#### Task description:
Lines holding the string "materials" are the ones to copy from this listing.

#### Stored data:
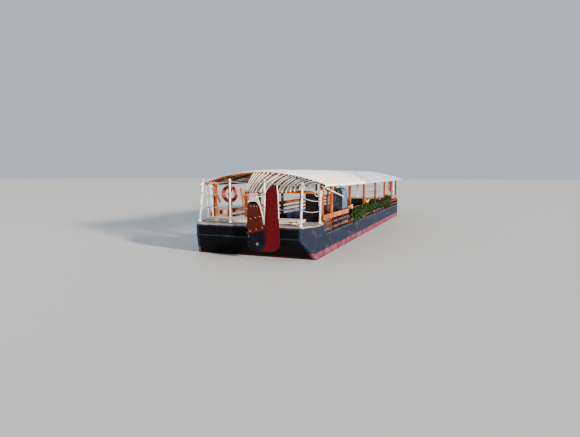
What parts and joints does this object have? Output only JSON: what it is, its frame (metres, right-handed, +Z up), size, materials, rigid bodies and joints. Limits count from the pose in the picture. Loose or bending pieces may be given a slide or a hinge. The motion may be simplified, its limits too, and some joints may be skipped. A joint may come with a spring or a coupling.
{
  "type": "canal barge",
  "caption": "Flat-bottomed square-ended passenger barge with a canvas canopy on wooden posts, side benches, and a lifting rudder blade on the stern.",
  "frame": {"origin": "centre of the flat bottom, on its underside, midway between stern and bow transoms", "axes": "+Y towards the bow, +X to starboard, +Z up; the waterline is at z = 0.400"},
  "size_m": [3.7083, 14.2406, 2.635],
  "materials": {
    "hull_paint": "satin dark blue-grey paint, weathered",
    "dark_paint": "dull black-brown paint",
    "border_paint": "satin blue-grey paint",
    "cap_paint": "satin light blue-grey paint",
    "deck_boards": "bare weathered boards",
    "floor_boards": "bare worn boards",
    "stained_wood": "orange-brown stain, worn",
    "rust_board": "red-brown stain",
    "canvas": "cream canvas, matt",
    "white_metal": "white paint on posts, white rope between",
    "galvanised": "dull zinc",
    "plate_paint": "satin dark blue-grey paint",
    "red_paint": "satin red paint, scuffed",
    "ring_plastic": "matt, sun-faded",
    "locker_paint": "satin blue-grey paint",
    "pole_wood": "varnished, orange tip",
    "box_wood": "dark green stain",
    "leaves": null
  },
  "bodies": {
    "barge": {"hull_bottom": "dark_paint", "hull_side_starboard": "hull_paint", "hull_side_port": "hull_paint", "hull_stern": "dark_paint", "hull_bow": "dark_paint", "nameboard_border": "border_paint", "aft_deck": "deck_boards", "fore_deck": "deck_boards", "aft_bulkhead": "dark_paint", "fore_bulkhead": "dark_paint", "floor": "floor_boards", "stern_platform": "deck_boards", "companion_steps": "stained_wood", "gunwale_cap_starboard": "cap_paint", "gunwale_cap_port": "cap_paint", "side_rail_starboard": "stained_wood", "side_rail_port": "stained_wood", "post_row_starboard": "stained_wood", "post_row_port": "stained_wood", "roof_frame": "stained_wood", "canopy": "canvas", "aft_tie_beam": "rust_board", "aft_middle_post": "stained_wood", "aft_panel": "dark_paint", "end_curtain": "canvas", "bench_starboard": "stained_wood", "bench_port": "stained_wood", "stern_railing": "white_metal", "bow_railing": "white_metal", "rudder_gudgeons": "galvanised", "life_ring_stern": "ring_plastic", "life_ring_bow": "ring_plastic", "domed_locker": "locker_paint", "boat_pole": "pole_wood", "grab_rail_port": "stained_wood", "grab_rail_middle": "stained_wood", "flower_boxes": "box_wood", "flowers": "leaves"},
    "rudder": {"rudder_pintle": "galvanised", "rudder_plate": "plate_paint", "rudder_cheek_board": "rust_board", "rudder_bolt": "galvanised"},
    "blade": {"rudder_blade": "red_paint"}
  },
  "joints": [
    {"name": "rudder_swing", "type": "hinge", "parent": "barge", "child": "rudder", "pos_m": [0.14, -7.135, 1.0775], "axis": [0, 0, -1], "range_deg": [0, 160]},
    {"name": "blade_lift", "type": "hinge", "parent": "rudder", "child": "blade", "pos_m": [0.39, -7.15, 0.826], "axis": [0, 1, 0], "range_deg": [0, 95]}
  ]
}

#### Problem solution:
What parts and joints does this object have? Output only JSON: what it is, its frame (metres, right-handed, +Z up), size, materials, rigid bodies and joints. Limits count from the pose in the picture. Loose or bending pieces may be given a slide or a hinge. The motion may be simplified, its limits too, and some joints may be skipped. A joint may come with a spring or a coupling.
  "materials": {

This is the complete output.